Михалыч равнодушно шаркает прочь – за сорок лет он и не такое слышал.
«Глаз художника видит шире, чем фотообъектив, а голова понимает больше, чем процессор», «Истинный художник должен идти вперед, открывать новые горизонты», – говорили профессора. «Не будь дураком. Главное – провокация! Ну, там, нарисовать член на здании прокуратуры… или приклеить мошонку к мостовой в людном месте», – говорили выпертые из всех галерей и понюхавшие жизнь неудачники, с которыми сидел в кабаках.

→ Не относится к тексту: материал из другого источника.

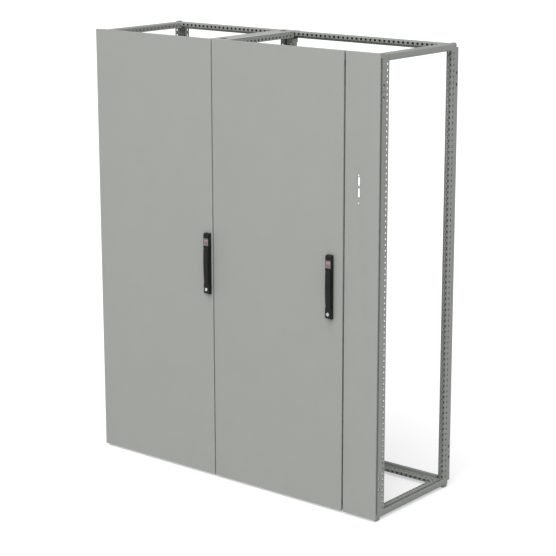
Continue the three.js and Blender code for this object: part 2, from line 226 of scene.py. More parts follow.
def block(bm, low, high, bevel=0.0, segments=2):
    verts = prism(bm, rectangle(low[:2], high[:2]), low[2], high[2], along_z)
    if bevel:
        bmesh.ops.recalc_face_normals(bm, faces=bm.faces)
        soften(bm, verts, bevel, segments)


def cylinder(bm, place, centre, radius, low, high, count=24, bevel=0.0):
    verts = prism(bm, circle(centre, radius, count), low, high, place)
    if bevel:
        bmesh.ops.recalc_face_normals(bm, faces=bm.faces)
        soften(bm, verts, bevel)


def revolve(bm, place, centre, profile, count=24):
    """Adds a turned solid: profile lists (radius, height), from the axis out and back to the axis."""
    rings = []
    for radius, height in profile:
        if radius < 1e-6:
            rings.append([bm.verts.new(place(centre[0], centre[1], height))])
        else:
            rings.append([bm.verts.new(place(a, b, height)) for a, b in circle(centre, radius, count)])
    for ring, following in zip(rings, rings[1:]):
        for i in range(count):
            j = (i + 1) % count
            corners = [ring[i % len(ring)], ring[j % len(ring)]]
            corners += [following[j % len(following)], following[i % len(following)]]
            unique = list(dict.fromkeys(corners))
            if len(unique) > 2:
                bm.faces.new(unique)


def mitred_ring(bm, section, low, high):
    """Adds a closed rectangular ring. section lists (inset, y); low and high are (x, z) corners."""
    corners = []
    for x_side, z_side in ((0, 0), (1, 0), (1, 1), (0, 1)):
        corner = []
        for inset, y in section:
            x = high[0] - inset if x_side else low[0] + inset
            z = high[1] - inset if z_side else low[1] + inset
            corner.append(bm.verts.new((x, y, z)))
        corners.append(corner)
    count = len(section)
    for side in range(4):
        here, there = corners[side], corners[(side + 1) % 4]
        for i in range(count):
            j = (i + 1) % count
            bm.faces.new((here[i], there[i], there[j], here[j]))


def mesh_object(name, bm):
    """Turns a bmesh in this script's millimetres into an object in metres."""
    bmesh.ops.recalc_face_normals(bm, faces=bm.faces)
    mesh = bpy.data.meshes.new(name)
    bm.to_mesh(mesh)
    bm.free()
    mesh.transform(Matrix.Translation((0, DOOR_FACE, 0)) @ Matrix.Scale(MM, 4))
    made = bpy.data.objects.new(name, mesh)
    bpy.context.scene.collection.objects.link(made)
    return made


def cut_holes(body, cutters):
    """Takes the cutters' solids out of an object."""
    tool = mesh_object("cutter", cutters)
    modifier = body.modifiers.new("cut", "BOOLEAN")
    modifier.operation = "DIFFERENCE"
    modifier.solver = "MANIFOLD"
    modifier.object = tool
    graph = bpy.context.evaluated_depsgraph_get()
    result = bpy.data.meshes.new_from_object(body.evaluated_get(graph))
    body.modifiers.clear()
    old = body.data
    body.data = result
    bpy.data.meshes.remove(old)
    spent = tool.data
    bpy.data.objects.remove(tool)
    bpy.data.meshes.remove(spent)


def piece(name, bm, material, body, replaces=(), cutters=(), smooth=35):
    """Finishes one piece: cuts its holes, shades it, paints it and hangs it on its body."""
    made = mesh_object(name, bm)
    for tool in cutters:
        cut_holes(made, tool)
    made.data.shade_smooth()
    made.data.set_sharp_from_angle(angle=math.radians(smooth))
    made.data.materials.clear()
    made.data.materials.append(material)
    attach(made, body)
    if replaces:
        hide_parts(*replaces)
    return made


# ---- Materials -------------------------------------------------------------------------------------------
def material(name, color, roughness, metallic=0.0):
    made = bpy.data.materials.new(name)
    made.use_nodes = True
    shader = made.node_tree.nodes["Principled BSDF"]
    shader.inputs["Base Color"].default_value = (*color, 1)
    shader.inputs["Roughness"].default_value = roughness
    shader.inputs["Metallic"].default_value = metallic
    return made, made.node_tree, shader


def noise(tree, scale, detail=3.0, roughness=0.55, stretch=(1, 1, 1)):
    """A noise pattern fixed to the piece. scale is how many of its features fit in a metre."""
    nodes = tree.nodes
    place = nodes.new("ShaderNodeTexCoord")
    mapping = nodes.new("ShaderNodeMapping")
    mapping.inputs["Scale"].default_value = stretch
    pattern = nodes.new("ShaderNodeTexNoise")
    pattern.inputs["Scale"].default_value = scale
    pattern.inputs["Detail"].default_value = detail
    pattern.inputs["Roughness"].default_value = roughness
    tree.links.new(place.outputs["Object"], mapping.inputs["Vector"])
    tree.links.new(mapping.outputs["Vector"], pattern.inputs["Vector"])
    return pattern.outputs["Fac"]


def remap(tree, value, low, high):
    made = tree.nodes.new("ShaderNodeMapRange")
    made.inputs["From Min"].default_value = 0.3
    made.inputs["From Max"].default_value = 0.7
    made.inputs["To Min"].default_value = low
    made.inputs["To Max"].default_value = high
    tree.links.new(value, made.inputs["Value"])
    return made.outputs["Result"]


def vary_color(tree, shader, value, dark, light):
    ramp = tree.nodes.new("ShaderNodeMix")
    ramp.data_type = "RGBA"
    ramp.inputs["A"].default_value = (*dark, 1)
    ramp.inputs["B"].default_value = (*light, 1)
    tree.links.new(remap(tree, value, 0, 1), ramp.inputs["Factor"])
    tree.links.new(ramp.outputs["Result"], shader.inputs["Base Color"])
    return ramp


def bump(tree, shader, value, strength, distance):
    made = tree.nodes.new("ShaderNodeBump")
    made.inputs["Strength"].default_value = strength
    made.inputs["Distance"].default_value = distance
    tree.links.new(value, made.inputs["Height"])
    tree.links.new(made.outputs["Normal"], shader.inputs["Normal"])
    return made


def shade(color, factor):
    return tuple(channel * factor for channel in color)


def powder_coat(name, color):
    """Fine-textured powder coat: tiny grain, faint clouding and a little gloss variation."""
    made, tree, shader = material(name, color, 0.5)
    vary_color(tree, shader, noise(tree, 9, 5), shade(color, 0.988), shade(color, 1.012))
    tree.links.new(remap(tree, noise(tree, 45, 4), 0.46, 0.56), shader.inputs["Roughness"])
    bump(tree, shader, noise(tree, 900, 4, 0.65), 0.22, 0.0004)
    shader.inputs["Specular IOR Level"].default_value = 0.4
    return made


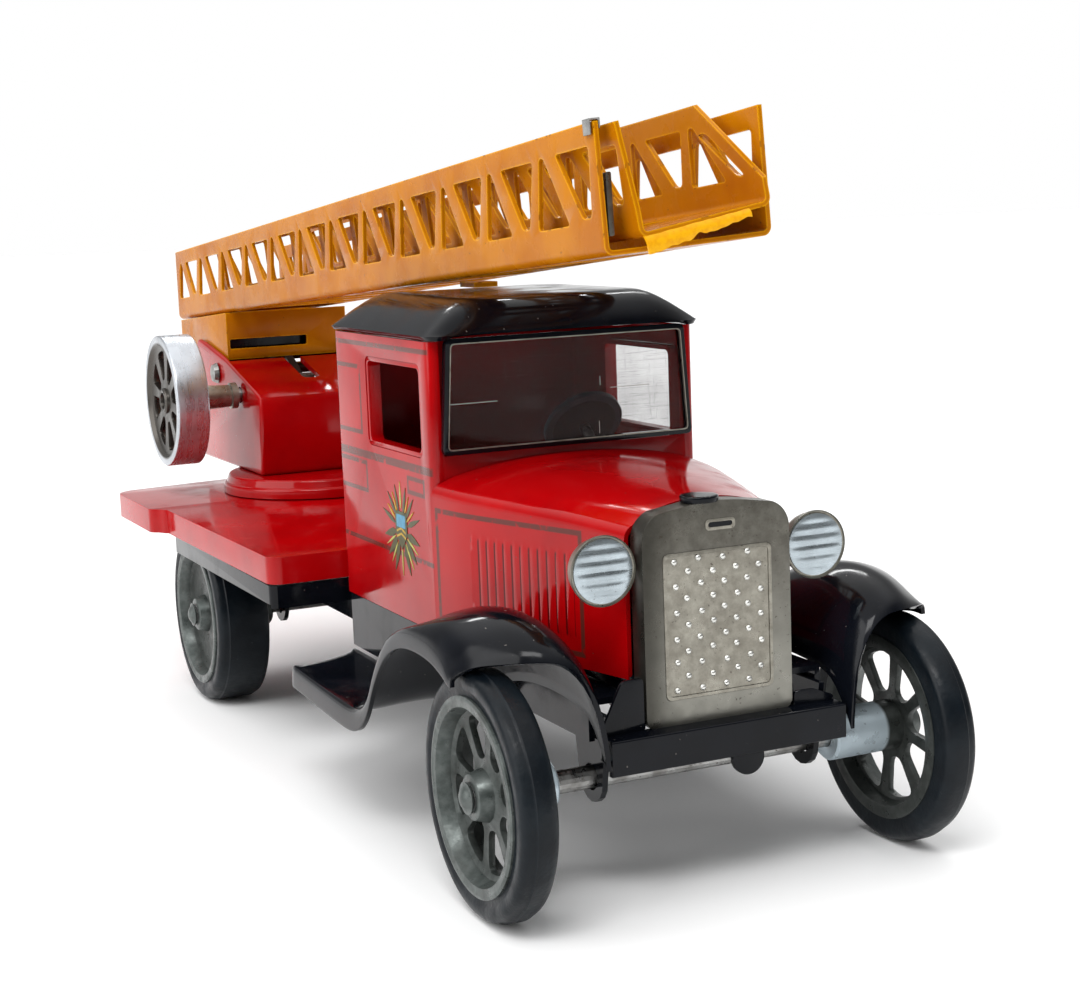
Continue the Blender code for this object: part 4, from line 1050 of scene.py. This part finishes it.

Ему встречались всякие: и доморощенные непризнанные гении, и провокаторы, и верящие в свои сверхъестественные способности психи – все пытались продать свои картины, пили водку или кололи героин в вену. Кто-то где-то пробивался в мир искусства интересными способами. Один удивлял искушенных арт-критиков тем, что изображал на публике человека-гориллу. Другой ползал голым по тротуарам и облизывал ноги барышень. Если о твоих картинах и не заговорят, так хотя бы тебя запомнят.
И те, и другие, и третьи, и четвертые – дегенераты. К тому времени он уже все слишком хорошо понимал и сам. Живопись – неизлечимая болезнь, род аддикции. Страшное мучение. То ты пишешь запоем, веря в сталь собственных сил, то вдруг опустошен смертельно и ни во что не веришь. В такую минуту любая бездарная сволочь кажется тебе Ван Гогом по сравнению с тобой. Тогда и слетаешь с катушек – идешь напиваться и к шлюхам. К рыжим – это твое проклятие. С другими – мерещится – не выйдет.
Галеристы и арт-дилеры – люди в круглых очках и шарфах из шелка или альпаки, от их лысин пахло туалетной водой, а от свитеров – потом. Гробин? Да, странный. Интересный, конечно, этот Гробин. Но неформат. Так они все говорят. И по-прежнему всякая шваль дает советы, по-прежнему владельцы галерей не выставляют его работы. Плевать – толку с них никакого.
Искусство – это бизнес. Картины – инвестиции. Любовь публики выражается деньгами. А ему вполне удобно было когда-то сидеть у мусорного бака с бомжами и смотреть на огни ночного мегаполиса, на мутное небо. Живот набит ворованной пиццей. Что еще надо? Только чувствовать вместе с землей холод, когда ее покрывает первый снег. Говорят, для успеха нужно тщеславие. Но, когда взбираешься на Эверест, тебе не до тщеславия.